A Week in Politics

A Week in Politics

It could happen to a friend, a loved one, or a colleague. What little we know about the affliction suggests it’s more likely to happen to middle-aged men with a bit of cash behind them, but it can strike randomly, and without warning.

It may already have happened to you.

It’s almost certain to happen to some innocent, unsuspecting Islanders this autumn, who will end up displaying some, most or all of the following symptoms for stretches of three years at a time.

The most important thing is not to panic – play your cards right and being a States Member is worth £42,000 per year for working every second Tuesday.

If you think you, or someone you know, has been affected, remember the following five ways you can tell if you’ve become a States Member:

1 You think that by saying something you make it true, as if you have strange magic powers. For example, you say ‘I’m an environmentalist’, or ‘I’m one of the strongest supporters of early years education’ – you’re not going to do anything about it, but you think that saying the words makes it true, because you’re so important. Even stranger, you think people are going to believe it.

2 You have become incapable of answering a straight question with a straight answer. Even better, you have developed a new set of all-purpose non-answers for questions including ‘I’d rather not comment’, ‘that’s not the question here’, ‘the matter is under review’, ‘I have commissioned a full report on that’, or ‘your question refers to a policy under development’. The fact that you’re a servant of the public, elected by the public to run part of the government with taxpayers’ money, but are shamelessly ducking out of talking about matters in the public interest escapes you entirely.

3 Your manifesto is less a set of aims and promises than a set of absolute minimums. For example, you have promised on the hustings to vote for GST exemptions on medical supplies. An amendment proposes exemptions for medical supplies and services. You vote against it, of course. You didn’t say anything about medical services, did you? You somehow forget that in any other job, people get sacked for this.

4 You are busy. Oh so busy. You’re so busy that it can take you weeks to return a phone call. The time it takes you to complete a task, however basic and simple, is measured in months and weeks, not hours and days. This partly to do with something called consultation, which involves saying what you are going to say in advance, then claiming the support of the public when no one argues/notices/cares anymore, and partly due to the holidays you take, which are many and far-flung. On some of these, you like to pretend you’re on something called ‘important States business’.

5 The truth becomes malleable – you can bend it to fit your needs. For example, you have behaved poorly at an event. Everyone knows what you did and everyone knows that it was you, but no one says anything. When asked in the States, the Member responsible for the event says he will not name you because you are ‘innocent until proven guilty’ or some similar nonsense. You sit in a statesmanlike silence and nod sagely as if you think that’s OK. Another example would be taking a proposal to the panel, council or committee you serve on and having it humiliatingly rejected. You feign a lack of interest – it was only a policy option after all, you didn’t support the idea and you were just trying to ‘further the debate’.

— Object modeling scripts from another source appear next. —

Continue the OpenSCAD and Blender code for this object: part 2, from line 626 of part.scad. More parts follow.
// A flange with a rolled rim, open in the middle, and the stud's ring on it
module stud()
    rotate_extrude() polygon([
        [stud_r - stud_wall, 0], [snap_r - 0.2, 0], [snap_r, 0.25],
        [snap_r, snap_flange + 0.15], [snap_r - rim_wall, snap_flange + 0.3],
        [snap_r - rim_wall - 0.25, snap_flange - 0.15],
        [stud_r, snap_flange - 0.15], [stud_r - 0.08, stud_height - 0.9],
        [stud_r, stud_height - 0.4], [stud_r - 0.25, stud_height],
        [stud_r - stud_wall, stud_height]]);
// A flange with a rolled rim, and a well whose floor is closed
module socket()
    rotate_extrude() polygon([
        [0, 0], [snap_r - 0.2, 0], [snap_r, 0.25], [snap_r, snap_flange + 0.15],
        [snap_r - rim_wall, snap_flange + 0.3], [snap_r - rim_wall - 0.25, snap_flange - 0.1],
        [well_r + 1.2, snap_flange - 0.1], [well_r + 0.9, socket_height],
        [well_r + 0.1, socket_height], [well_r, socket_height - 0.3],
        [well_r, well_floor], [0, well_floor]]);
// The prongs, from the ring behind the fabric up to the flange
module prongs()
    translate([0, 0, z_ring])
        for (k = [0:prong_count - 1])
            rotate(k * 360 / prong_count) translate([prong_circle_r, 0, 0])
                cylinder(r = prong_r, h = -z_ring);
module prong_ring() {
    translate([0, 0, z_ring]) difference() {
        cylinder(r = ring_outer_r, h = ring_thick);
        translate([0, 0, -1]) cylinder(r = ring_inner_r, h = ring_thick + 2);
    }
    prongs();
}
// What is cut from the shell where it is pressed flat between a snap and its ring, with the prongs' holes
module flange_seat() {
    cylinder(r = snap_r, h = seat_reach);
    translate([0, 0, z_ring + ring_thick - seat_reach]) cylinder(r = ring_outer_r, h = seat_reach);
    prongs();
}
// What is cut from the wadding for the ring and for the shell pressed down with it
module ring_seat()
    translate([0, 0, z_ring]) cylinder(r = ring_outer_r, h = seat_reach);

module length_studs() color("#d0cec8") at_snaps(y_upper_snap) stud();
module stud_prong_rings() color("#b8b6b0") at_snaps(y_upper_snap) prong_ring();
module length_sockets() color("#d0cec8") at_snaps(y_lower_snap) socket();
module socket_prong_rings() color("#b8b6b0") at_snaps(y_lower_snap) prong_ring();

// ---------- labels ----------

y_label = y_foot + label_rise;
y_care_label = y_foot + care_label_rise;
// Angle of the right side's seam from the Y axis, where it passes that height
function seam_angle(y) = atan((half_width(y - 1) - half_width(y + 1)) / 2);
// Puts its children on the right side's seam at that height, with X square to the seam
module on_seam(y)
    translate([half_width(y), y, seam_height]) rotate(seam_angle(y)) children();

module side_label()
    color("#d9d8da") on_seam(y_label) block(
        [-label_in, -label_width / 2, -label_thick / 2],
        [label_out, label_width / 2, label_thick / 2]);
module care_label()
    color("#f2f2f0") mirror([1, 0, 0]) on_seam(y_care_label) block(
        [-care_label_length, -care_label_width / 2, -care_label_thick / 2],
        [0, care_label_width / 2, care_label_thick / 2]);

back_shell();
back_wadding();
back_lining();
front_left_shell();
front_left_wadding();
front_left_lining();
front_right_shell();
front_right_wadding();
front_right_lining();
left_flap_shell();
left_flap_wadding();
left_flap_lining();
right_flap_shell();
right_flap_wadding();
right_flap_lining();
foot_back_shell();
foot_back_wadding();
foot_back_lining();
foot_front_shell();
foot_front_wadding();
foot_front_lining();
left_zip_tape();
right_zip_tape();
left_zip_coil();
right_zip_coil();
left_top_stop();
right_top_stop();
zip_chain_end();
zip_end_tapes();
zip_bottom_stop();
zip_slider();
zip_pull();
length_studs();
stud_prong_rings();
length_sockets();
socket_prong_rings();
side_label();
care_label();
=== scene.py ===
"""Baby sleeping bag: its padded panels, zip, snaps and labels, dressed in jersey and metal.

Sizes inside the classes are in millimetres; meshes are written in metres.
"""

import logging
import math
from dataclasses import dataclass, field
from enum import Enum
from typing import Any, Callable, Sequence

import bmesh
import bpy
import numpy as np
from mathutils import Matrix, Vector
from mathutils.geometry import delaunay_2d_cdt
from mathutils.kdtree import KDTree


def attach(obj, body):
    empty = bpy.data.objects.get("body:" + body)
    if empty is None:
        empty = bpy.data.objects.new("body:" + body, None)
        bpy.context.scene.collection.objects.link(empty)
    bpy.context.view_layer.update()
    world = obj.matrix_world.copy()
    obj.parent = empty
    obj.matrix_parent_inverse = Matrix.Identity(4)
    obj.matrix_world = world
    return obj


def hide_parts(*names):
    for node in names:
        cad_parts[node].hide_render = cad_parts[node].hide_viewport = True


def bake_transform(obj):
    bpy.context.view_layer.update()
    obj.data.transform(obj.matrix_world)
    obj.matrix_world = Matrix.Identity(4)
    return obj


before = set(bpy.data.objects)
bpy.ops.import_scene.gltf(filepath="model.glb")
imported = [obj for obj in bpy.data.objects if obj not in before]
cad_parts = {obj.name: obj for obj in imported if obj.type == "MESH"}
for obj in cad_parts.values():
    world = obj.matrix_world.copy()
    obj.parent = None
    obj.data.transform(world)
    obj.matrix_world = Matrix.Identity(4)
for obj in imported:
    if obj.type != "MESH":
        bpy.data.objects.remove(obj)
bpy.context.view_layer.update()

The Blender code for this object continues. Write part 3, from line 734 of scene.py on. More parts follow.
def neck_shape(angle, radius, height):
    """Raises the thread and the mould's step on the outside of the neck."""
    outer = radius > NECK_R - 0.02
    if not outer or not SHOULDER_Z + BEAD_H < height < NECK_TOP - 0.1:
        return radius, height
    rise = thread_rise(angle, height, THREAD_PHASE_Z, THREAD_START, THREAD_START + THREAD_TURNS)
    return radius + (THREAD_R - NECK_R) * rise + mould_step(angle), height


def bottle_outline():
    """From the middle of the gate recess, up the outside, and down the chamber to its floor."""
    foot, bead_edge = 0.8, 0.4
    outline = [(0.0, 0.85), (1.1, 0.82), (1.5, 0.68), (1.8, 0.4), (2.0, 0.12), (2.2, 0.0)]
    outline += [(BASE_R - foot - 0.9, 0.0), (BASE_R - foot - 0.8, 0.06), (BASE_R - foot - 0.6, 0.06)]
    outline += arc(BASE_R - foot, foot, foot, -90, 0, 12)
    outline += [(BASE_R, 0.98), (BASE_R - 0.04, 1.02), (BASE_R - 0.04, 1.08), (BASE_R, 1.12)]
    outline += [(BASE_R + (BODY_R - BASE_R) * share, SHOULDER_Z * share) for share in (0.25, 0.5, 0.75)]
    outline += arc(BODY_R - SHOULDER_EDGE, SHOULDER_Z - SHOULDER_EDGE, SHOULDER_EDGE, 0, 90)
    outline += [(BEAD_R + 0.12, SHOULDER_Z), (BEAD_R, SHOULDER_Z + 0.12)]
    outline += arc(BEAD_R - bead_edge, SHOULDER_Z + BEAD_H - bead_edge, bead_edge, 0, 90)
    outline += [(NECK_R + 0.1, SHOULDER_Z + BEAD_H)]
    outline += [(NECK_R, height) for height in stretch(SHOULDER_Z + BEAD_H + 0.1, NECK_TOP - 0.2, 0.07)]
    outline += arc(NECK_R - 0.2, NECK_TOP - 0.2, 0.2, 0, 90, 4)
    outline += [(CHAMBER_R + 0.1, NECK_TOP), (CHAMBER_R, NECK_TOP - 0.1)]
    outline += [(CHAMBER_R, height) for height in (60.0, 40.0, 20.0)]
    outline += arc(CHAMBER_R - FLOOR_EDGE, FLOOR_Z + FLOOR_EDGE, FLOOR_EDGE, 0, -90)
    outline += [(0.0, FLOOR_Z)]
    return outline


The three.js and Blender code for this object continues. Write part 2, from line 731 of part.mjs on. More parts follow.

If some or all of these apply to you, then I’m afraid you too may have become a States Member.

Do not panic – help is at hand. Some people can go on to live otherwise normal and productive lives despite the affliction.

The most important thing to remember is that if you stay away from parish halls until December, you should be completely cured for the next three years.

In an Island where the politicians on the right are calling for more immigration, and those on the left are calling for less taxation, perhaps it’s not surprising that the only genuine card-carrying liberal on the Council of Ministers apparently tried to give police officers the power to detain suspects indefinitely without charge.

Last week’s – thankfully rescinded – ministerial order by Home Affairs Minister Wendy Kinnard changing custody rights was one of two things: a Waterfrontesque attempt to slip something through the States without answering a few difficult questions, or an unfortunate and unintentional error.

I’ll leave it for you to decide which is scarier: the idea that States Members try to slip unpopular things through on the QT (which I think we’ve already firmly established), or the idea that a misplaced stroke of a ministerial pen could abolish a fundamental principle of British justice, or, presumably, level ancient buildings or close a hospital ward.

Thankfully, after an outcry from the press and States Members, the Senator reversed the decision. But I cannot be the only person who is just a little bit curious about how this happened and who was involved.